Firstly, this approach could lead to increased costs and delays. Tribunals would need to proactively mitigate that risk by drafting procedural orders with strict parameters.
Secondly, this approach could make it difficult and expensive for claimants to defend their case, considering they will have to simultaneously respond to submissions made by both factions. In the disputes mentioned above where this issue has arisen, the competing submissions did not lead to issues relating to substantive law or facts, because the substance of each faction’s submission was identical. In the event that the two factions take conflicting positions in future disputes, tribunals would be faced with the unenviable position of having to balance their political neutrality with ensuring procedural justice for the claimant.
Nevertheless, it would not be justified for an arbitration tribunal to make such a significant political decision (i.e., who has the right to govern Venezuela), simply to make the arbitration process less procedurally complicated for claimants.
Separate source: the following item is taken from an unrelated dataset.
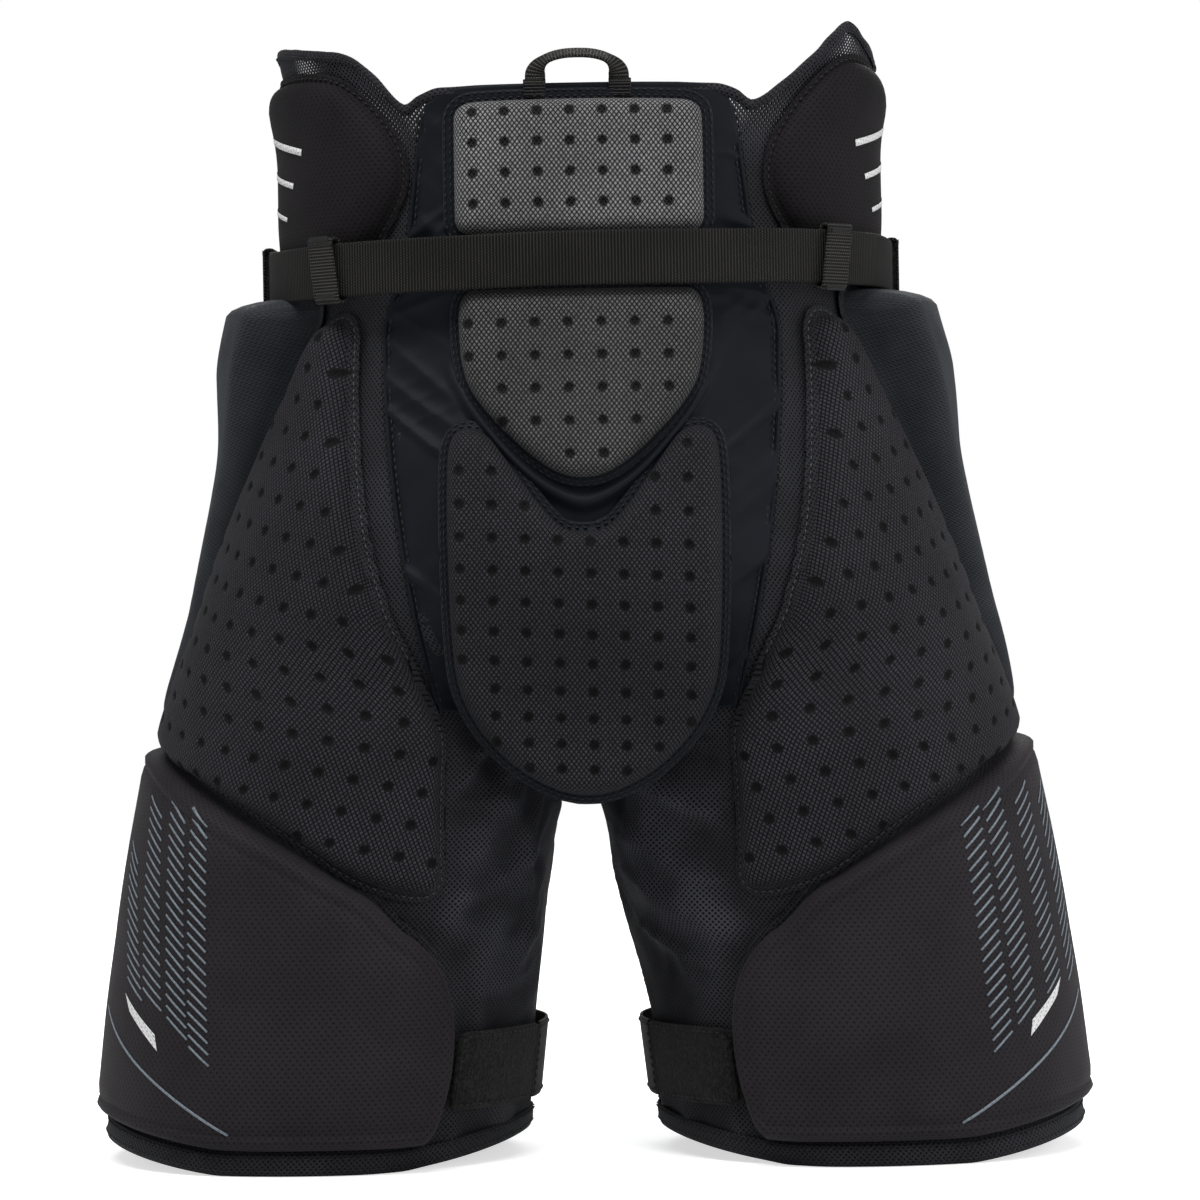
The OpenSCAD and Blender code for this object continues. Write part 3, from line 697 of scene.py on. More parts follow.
def diamond_mesh(light, dark, tilt=0.0, pitch=1.75, tint=(1.0, 0.985, 1.0)):
    """Moulded pad cover: a diamond knit with dark perforations where holes go through the foam; their darkness is
    painted shade for the depth of the holes.
    """
    def paint():
        u, v = flat_uv()
        u, v = turned(u, v, tilt)
        wobble = (cloud(7.0) - 0.5) * 0.5
        cell = lattice_cells(u + wobble, v + wobble, pitch, 52)
        thread = ramp(cell, 0.12, 0.52)
        grain = ramp(cloud(0.9, 1.0), 0.25, 0.75, (0.66, 1.34))
        patchy = ramp(cloud(45.0), 0.3, 0.7, (0.86, 1.12))
        face = blend_colour(thread, grey(dark, tint), grey(light, tint))
        away = 4.0 - vertex_value("hole") * 2.4
        hole = 1.0 - ramp(away - thread * 1.0, 1.35, 1.75)
        # painted shade: over each perforation the threads are dimmed and the gaps near black, for the shade inside
        # the hole
        shaded_hole = blend_colour(ramp(cell, 0.0, 0.28), grey(light * 0.25, tint), grey(0.0005))
        colour = blend_colour(hole, face, shaded_hole)
        return {"colour": scaled(colour, grain * patchy), "rough": 0.68, "spec": 0.1, "sheen": 0.02,
                "height": thread * 0.28 * (1.0 - hole * 1.7), "bump": 0.9}
    return paint


def scaled(colour, factor):
    n = TREE.nodes.new("ShaderNodeVectorMath")
    n.operation = "SCALE"
    feed(n.inputs[0], colour) if isinstance(colour, E) else setattr(n.inputs[0], "default_value", colour[:3])
    feed(n.inputs["Scale"], factor)
    return E(n.outputs[0])


def stretch_cloth():
    u, v = flat_uv()
    fine = absolute(frac(u / 0.55) - 0.5) + absolute(frac(v / 0.7) - 0.5)
    tone = ramp(cloud(30.0), 0.3, 0.7, (0.82, 1.18))
    return {"colour": scaled((0.0050, 0.0059, 0.0088), tone), "rough": 0.56, "spec": 0.10,
            "sheen": 0.04, "sheen_rough": 0.4, "sheen_tint": (0.78, 0.87, 1.0),
            "height": fine * 0.06 + cloud(1.2) * 0.05, "bump": 0.5}


def air_mesh(open_net=False):
    def paint():
        u, v = flat_uv()
        hole = dots(u, v, 2.6, 1.3, 0.40, 0.74)
        fine = absolute(frac(u / 0.75 + v / 0.9) - 0.5)
        # painted highlight and painted shade: the folds' relief lightens the mesh on fold crests (raised) and darkens
        # it in fold valleys (sunk)
        tone = ramp(cloud(26.0), 0.3, 0.7, (0.75, 1.2)) * (0.96 + vertex_value("raised") * 0.75)
        tone = tone * (1.0 - vertex_value("sunk") * 0.55)
        face = scaled((0.0205, 0.0205, 0.0248), tone * (0.5 + fine * 1.8))
        # painted shade: the holes are near black for the shaded inside of the garment seen through them
        look = {"colour": blend_colour(hole, face, grey(0.0008)), "rough": 0.72, "spec": 0.14,
                "sheen": 0.03, "sheen_tint": (0.85, 0.92, 1.0),
                "height": (1.0 - hole) * 0.35 + fine * 0.1, "bump": 0.8}
        if open_net:
            look["clear"] = dots(u, v, 2.6, 1.3, 0.40, 0.64) * vertex_value("open")
        return look
    return paint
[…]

Instead, tribunals would most likely have to focus on setting strict boundaries for how each Venezuelan political faction may engage in the dispute.
It is worth noting, of course, that if a tribunal finds that counsels of one faction did not present their case with diligence and in good faith, in due compliance with the applicable rules of professional conducts and ethics, then the tribunal would be able to exclude them from the proceedings, keeping in mind that some ICSID decisions support a tribunal’s powers to exclude counsel from arbitrations in compelling circumstances, e.g., Hrvatska Elektropriveda d.d. v Republic of Slovenia.
The existing political crisis in Venezuela will undoubtedly raise some concerns for arbitral tribunals presiding over disputes involving Venezuela. It remains to be seen whether future tribunals would be able to take the politically neutral approach that ICSID tribunals have opted for thus far.